但对于那些位处“天下”地理空间范围之内、却不服王化的异质/“低等”文明或公开反叛的诸侯,这一战略设计则远非是和平主义的:周王强化自身实力并不断敦促诸侯勤修武备的目的,正在于应对周天子、诸侯与化外之族群之间的频繁战争。而这些战争,部分是正义的,如周人抵制异族的袭扰或掳掠,部分则显然是非正义的或者理由牵强的。不仅如此,“天下秩序”更是一个洋溢着强烈的华夏文明优越感的政治规范。在与周边各非华夏部落的斗争过程中,环绕(甚至镶嵌)在周王直辖及周边诸侯国之外的化外之地,作为先进的华夏文明的反面存在,在绝大多数时间里与中国的关系一般都体现为相互敌对,这也正是华夏的“天下秩序”与之不断发生冲突的根源所在。就以上诸方面而言,赵汀阳研究员反复强调的“天下体系并不包含帝国的征服性、霸权性特别是敌对性”,至少在西周天下秩序的建立、巩固并不断地理扩张过程当中无法得到证实。

赵汀阳研究员对“天下秩序”的强调,在于看到西周制度某些优势的重要价值,包括天子与诸侯之间的道义约束、彼此明确的权利义务关系、具有血缘联系的诸夏之间的大致和平,以及文明圈内整体政治与安全形势的秩序与稳定等。此中体现出的政治秩序之和谐和各行为体之间的亲善等制度优势,在他看来,足以调和现代国际政治体系的主权国家单元结构以及由此导致的无政府状态现实,从而缓解长久以来持续激化的国际政治竞争、国家间冲突及由此导致的混乱与无序。

然而,必须看到的是,在当下国际社会当中主权规范牢固确立、民族-国家意识依然强大且已深入人心的情况下,具有中国古典政治文明鲜明印记、曾确保两个多世纪和平但最终也因其内部压力而“礼崩乐坏”的“天下秩序”,是否具有普遍性意义和现代意义,是否能够被当今国际社会当中的多数国家接受并按其理想状态运行,均存在很大的疑问。特别是,赵汀阳研究员对于天下秩序中非正义战争、华夏文明优越论、各行为体实质上不平等关系的真实存在的讳言,为其理论受到不少学者批评质疑提供了关键证据。这一点,甚至也是“天下”理论被外国部分学者视为“试图颠覆当前国际秩序”“中国文明优越论”,甚至成为“中国主导世界图谋”代名词的重要原因。

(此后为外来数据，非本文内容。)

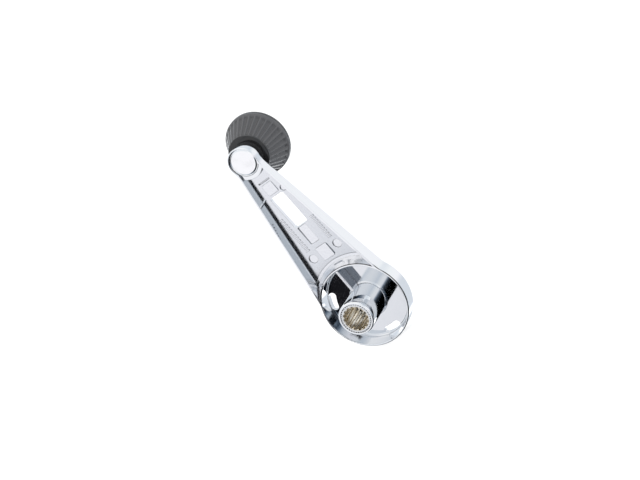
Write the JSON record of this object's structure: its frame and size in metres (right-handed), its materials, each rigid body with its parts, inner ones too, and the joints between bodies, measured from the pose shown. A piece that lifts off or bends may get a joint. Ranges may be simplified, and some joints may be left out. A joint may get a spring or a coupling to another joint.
{
  "type": "window crank",
  "caption": "Window crank: a chrome-plated arm with a splined hub cup at one end and a free-turning fluted black knob at the other.",
  "frame": {"origin": "on the spindle axis, in the plane of the hub's rim", "axes": "+Y out of the spline socket towards the door, +Z along the arm to the knob, X across the arm"},
  "size_m": [0.048, 0.0419, 0.1385],
  "materials": {
    "chrome_plate": "bright chrome plate on a zinc die casting",
    "bush_brass": "pale broached metal, unplated",
    "pin_plate": "bright plate on turned steel",
    "spring_steel": "oiled spring steel",
    "sleeve_plastic": "moulded black acetal",
    "knob_plastic": "moulded black plastic, half gloss",
    "cap_plastic": "moulded black plastic, satin"
  },
  "bodies": {
    "arm": {"crank_arm": "chrome_plate", "spline_bush": "bush_brass", "knob_pin": "pin_plate", "dished_washer": "spring_steel", "thrust_washer": "spring_steel", "retaining_ring": "spring_steel"},
    "knob": {"knob_body": "knob_plastic", "pivot_sleeve": "sleeve_plastic", "knob_cap": "cap_plastic"}
  },
  "joints": [
    {"name": "knob_spin", "type": "hinge", "parent": "arm", "child": "knob", "pos_m": [0, -0.0168, 0.097], "axis": [0, 1, 0], "continuous": true}
  ]
}
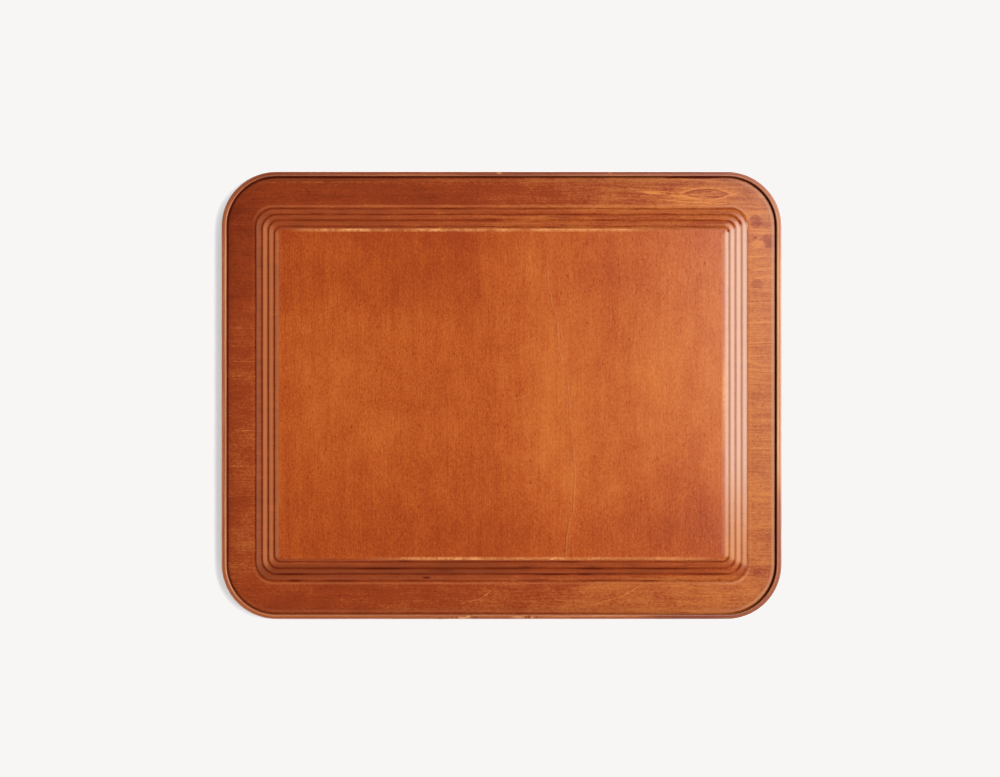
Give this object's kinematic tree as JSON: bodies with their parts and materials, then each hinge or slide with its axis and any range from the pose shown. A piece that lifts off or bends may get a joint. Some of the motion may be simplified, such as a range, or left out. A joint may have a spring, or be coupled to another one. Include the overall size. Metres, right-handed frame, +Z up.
{
  "type": "wooden serving tray",
  "caption": "Shallow rectangular wooden serving tray: thin bent rim, flat flange and a raised centre panel inside a stepped, beaded moulding.",
  "frame": {"origin": "centre of the footprint, on the surface the tray stands on", "axes": "+X along the tray's length, +Y across it, +Z up, out of the serving side"},
  "size_m": [0.45, 0.3592, 0.015],
  "materials": {
    "rim_outer": "satin stained and lacquered birch, brown",
    "rim_inner": "satin stained and lacquered birch, lighter brown",
    "back_veneer": "thin stain, matt",
    "inner_veneer": "birch, stained where it shows",
    "flange_veneer": "satin red-brown stain, grain along the length",
    "moulding_veneer": "satin red-brown stain, darker in the grooves",
    "centre_veneer": "satin orange-brown stain, mottled, grain across the width"
  },
  "bodies": {
    "root": {"rim_outer_strip": "rim_outer", "rim_inner_strip_upper": "rim_inner", "rim_inner_strip_lower": "rim_inner", "back_ply": "back_veneer", "lower_cross_ply": "inner_veneer", "core_ply": "inner_veneer", "flange_ply": "flange_veneer", "moulding_ply_lower": "moulding_veneer", "moulding_ply_upper": "moulding_veneer", "centre_panel": "centre_veneer"}
  },
  "joints": []
}
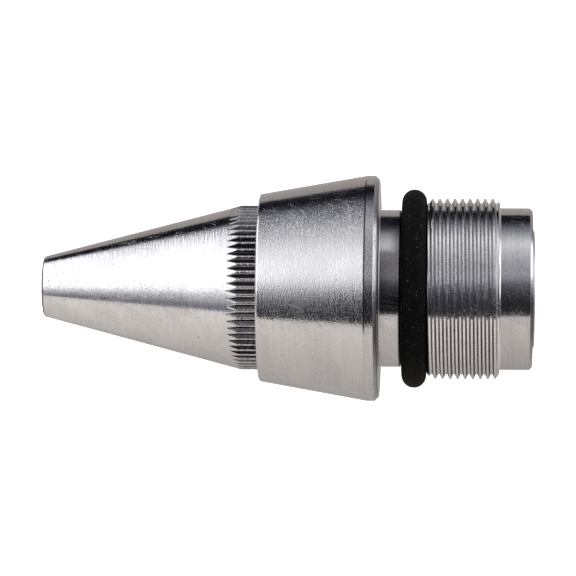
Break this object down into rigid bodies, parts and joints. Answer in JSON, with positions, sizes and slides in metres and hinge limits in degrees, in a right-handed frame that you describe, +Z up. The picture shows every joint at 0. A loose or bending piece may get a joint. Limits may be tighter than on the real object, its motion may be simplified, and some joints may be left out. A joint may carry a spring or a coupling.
{
  "type": "live center",
  "caption": "Screw-in live centre: a blunt rotating nose cone with a knurled base, carried on ball bearings in a tapered steel housing with a threaded shank and an O-ring.",
  "frame": {"origin": "on the spindle axis, in the plane of the collar's rear shoulder, which seats against the holder", "axes": "+X along the spindle axis from the nose to the threaded rear end, +Z up"},
  "size_m": [0.0652, 0.03, 0.03],
  "materials": {
    "housing_steel": "satin turned",
    "cone_steel": "fine turned",
    "plug_steel": "faced",
    "spindle_steel": "ground",
    "bearing_steel": "polished",
    "cage_brass": "machined",
    "spring_steel": "oil blackened",
    "fastener_steel": "plain",
    "rubber": "matt moulded"
  },
  "bodies": {
    "housing": {"housing_body": "housing_steel", "o_ring": "rubber", "front_seal": "rubber", "front_retaining_ring": "spring_steel", "front_bearing_outer_ring": "bearing_steel", "thrust_housing_washer": "bearing_steel", "rear_bearing_outer_ring": "bearing_steel", "preload_wave_washer": "spring_steel", "rear_plug": "plug_steel"},
    "spindle": {"nose_cone": "cone_steel", "spindle": "spindle_steel", "front_bearing_inner_ring": "bearing_steel", "spacer_sleeve": "fastener_steel", "thrust_shaft_washer": "bearing_steel", "rear_bearing_inner_ring": "bearing_steel", "lock_washer": "fastener_steel", "lock_nut": "fastener_steel"},
    "front_cage": {"front_bearing_cage": "cage_brass", "front_bearing_ball_1": "bearing_steel", "front_bearing_ball_2": "bearing_steel", "front_bearing_ball_3": "bearing_steel", "front_bearing_ball_4": "bearing_steel", "front_bearing_ball_5": "bearing_steel", "front_bearing_ball_6": "bearing_steel", "front_bearing_ball_7": "bearing_steel"},
    "thrust_cage": {"thrust_bearing_cage": "cage_brass", "thrust_bearing_ball_1": "bearing_steel", "thrust_bearing_ball_2": "bearing_steel", "thrust_bearing_ball_3": "bearing_steel", "thrust_bearing_ball_4": "bearing_steel", "thrust_bearing_ball_5": "bearing_steel", "thrust_bearing_ball_6": "bearing_steel", "thrust_bearing_ball_7": "bearing_steel", "thrust_bearing_ball_8": "bearing_steel", "thrust_bearing_ball_9": "bearing_steel"},
    "rear_cage": {"rear_bearing_cage": "cage_brass", "rear_bearing_ball_1": "bearing_steel", "rear_bearing_ball_2": "bearing_steel", "rear_bearing_ball_3": "bearing_steel", "rear_bearing_ball_4": "bearing_steel", "rear_bearing_ball_5": "bearing_steel", "rear_bearing_ball_6": "bearing_steel", "rear_bearing_ball_7": "bearing_steel"}
  },
  "joints": [
    {"name": "spindle_spin", "type": "hinge", "parent": "housing", "child": "spindle", "pos_m": [0, 0, 0], "axis": [1, 0, 0], "continuous": true},
    {"name": "front_cage_spin", "type": "hinge", "parent": "housing", "child": "front_cage", "pos_m": [-0.0078, 0, 0], "axis": [1, 0, 0], "continuous": true},
    {"name": "thrust_cage_spin", "type": "hinge", "parent": "housing", "child": "thrust_cage", "pos_m": [0.0002, 0, 0], "axis": [1, 0, 0], "continuous": true},
    {"name": "rear_cage_spin", "type": "hinge", "parent": "housing", "child": "rear_cage", "pos_m": [0.0106, 0, 0], "axis": [1, 0, 0], "continuous": true}
  ],
  "couplings": [
    {"joint": "front_cage_spin", "follows": "spindle_spin", "ratio": 0.3677},
    {"joint": "thrust_cage_spin", "follows": "spindle_spin", "ratio": 0.5},
    {"joint": "rear_cage_spin", "follows": "spindle_spin", "ratio": 0.3488}
  ]
}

尽管如此,周人塑造天下秩序的战略进程,为中国历史乃至世界历史当中霸权挑战国成功取代体系主导国的一个极为典型的案例。周人的兴起、革命乃至巩固,在战略谋划和实施当中,有隐忍,有妥协,有欺骗,有权力的规划分配和利益的评估取舍,为后世提供了诸多的战略遗训,依然有相当可观之处值得参考借鉴。这些遗训大致应当包括:战略目标设定上,既要胸怀天下,亦要着手当前问题;既要审慎评估总体形势,亦要精细算计敌我实力;实力不济时的战略隐忍和战略欺骗必不可少,总体胜利后的战略审慎和战略宽容亦为必需。同时,大战略之筹划和实施还必须伴之理念的力量,一种合乎自然、人理、道义的地方;在战略精神上,在不断关注大势同时,亦要时时体察人心,克敌致胜亦须具备能够被普遍接受的道义伦理基础。总之,“有天下不尽仗于武烈也”。从这个意义上讲,周人勃兴过程当中武力与道义的刚柔相济及取得的绝大成功,足以为三千年后的崛起大国鉴。